PROVIDENCE – Boasting a “Back to Basics” budget that contains no increase in taxes – and even a 2 percent reduction in the corporate tax rate over three years – Gov. Lincoln Chafee submitted an $8.1 billion tax and spending plan for 2014 to the General Assembly on Wednesday.
Of the budget total, $3.4 billion will come from state taxes and other revenues, with the rest provided by the federal government.
With a net surplus of $21.3 million expected to be left over from the current budget at the end of June, the administration is not asking the General Assembly for a supplemental appropriation for the 2013 budget.
Now that the governor has presented his budget, the House and Senate will hold hearings on its proposals. Near the end of the session, the House Finance Committee will produce a budget of its own, keeping some of the governor’s proposal, scrapping others and adding some of the legislature’s own initiatives.
Both Senate President Teresa Paiva Weed and House Speaker Gordon Fox gave Chafee high marks for his budget proposal.
Paiva Weed called it “extremely well-done,” but neither would make promises about how much of it would pass intact. Both applauded the fact that it doesn’t increase taxes and drops the corporate tax rate – which the legislature was considering as well, that it funds the education formula and helps cities and towns.
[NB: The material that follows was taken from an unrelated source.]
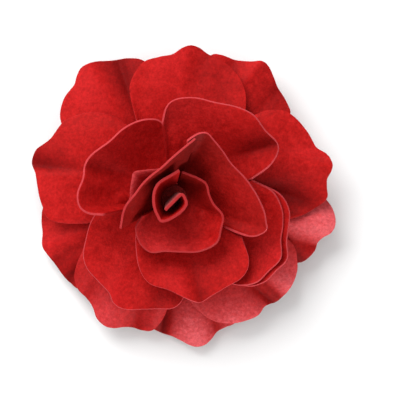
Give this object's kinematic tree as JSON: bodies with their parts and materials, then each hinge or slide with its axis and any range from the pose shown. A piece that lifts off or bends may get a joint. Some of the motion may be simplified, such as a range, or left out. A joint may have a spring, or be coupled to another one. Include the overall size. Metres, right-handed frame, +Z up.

“We have avoided tax increases and are lowering the corporate rate through both good fiscal management and a strengthening economy,” Chafee told a joint session of the General Assembly. “As we move forward, it is important to keep investing in the building blocks of this progress – that is, investing in education, infrastructure, and workforce development.”
The governor’s budget spends $27.7 million to once again fully fund the state school aid formula, and adds another $2.7 million in “categorical aid” for local school district; expenses such as transportation, special education, career and technical training and early childhood programs.
As a result, the allocations for local school districts are: Pawtucket, $70.6 million, an increase of $2.4 million; Woonsocket $48.1 million, up $1.4 million; Cumberland $14.9 million, a $700,000 hike; Lincoln, $8.9 up $250,000 and Glocester, $2.7 million ie losing $95,000. The state-run Central Falls district will receive $38.2 million, a loss of $1.5 million.
The budget also allocates an additional $6 million in funding for the state’s schools and colleges, while at the same time prohibiting them from raising tuitions or cutting scholarships.
Chafee also proposes an additional $20 million in aid to cities and towns, particularly for distressed communities. Five million of that would come right away as part of the 2013 budget with the other $15 million coming after the July 1 start of the budget year. Of the $15 million in 2014, $10 million of that would come as part of a formula based on population. To get that money, the cities and towns would have to have a locally approved pension improvement plan in place by November.
Chafee is also asking lawmakers for an additional $10 million to help communities improve their roads and streetscapes. Based on the local road mileage in each community, Burrillville would receive $259,000; Central Falls would get $100,000 (the minimum amount); Cumberland, $280,000; Glocester, $222,000; Lincoln, $182,000; North Smithfield, $145,000; Pawtucket, $360,000, and Woonsocket, $211,000.
“We are proud of the last two budgets,” Director of Administration Director Richard Licht told reporters, “but this one is really outstanding. “It is evidence of terrific fiscal discipline.”
Licht credited the newly created Office of Management and Budget for imposing that discipline on the various departments of government by holding them to their budget allocations in the current year and keeping requests for the coming year low.
The governor is also proposing a “limited reinstatement” of the Historic Preservation Tax credits, basically allowing “abandoned” and unused tax credits approved in the past to be applied to new ventures. Preference will be given to projects that are ready to begin – what the federal government called “shovel-ready” – to help boost employment. There is currently $25 million available from abandoned projects, with the expectation that even more could be available after a May 15 deadline that will allow developers to abandon projects and have previously paid fees refunded.
Under Chafee’s plan to reduce the corporate tax rate, the 9 percent rate would drop to 8 percent in 2014. Costing the state about $5.3 million in revenue; to 7.5 percent in the 2015 budget, costing $12,9 million, and to 7 percent in 2016, at a cost of just over $20 million.
The administration said that if the rate reduction is approved it would move Rhode Island from a ranting of 43rd among the 50 state to 26th and lower than the other five New England states.
Chafee and other administration officials say this is the earliest a governor has presented his annual budget to the legislature in more than two decades. This year the budget books sport a portrait of Pawtucket’s Slater Mill by Lincoln artist Peter Campbell.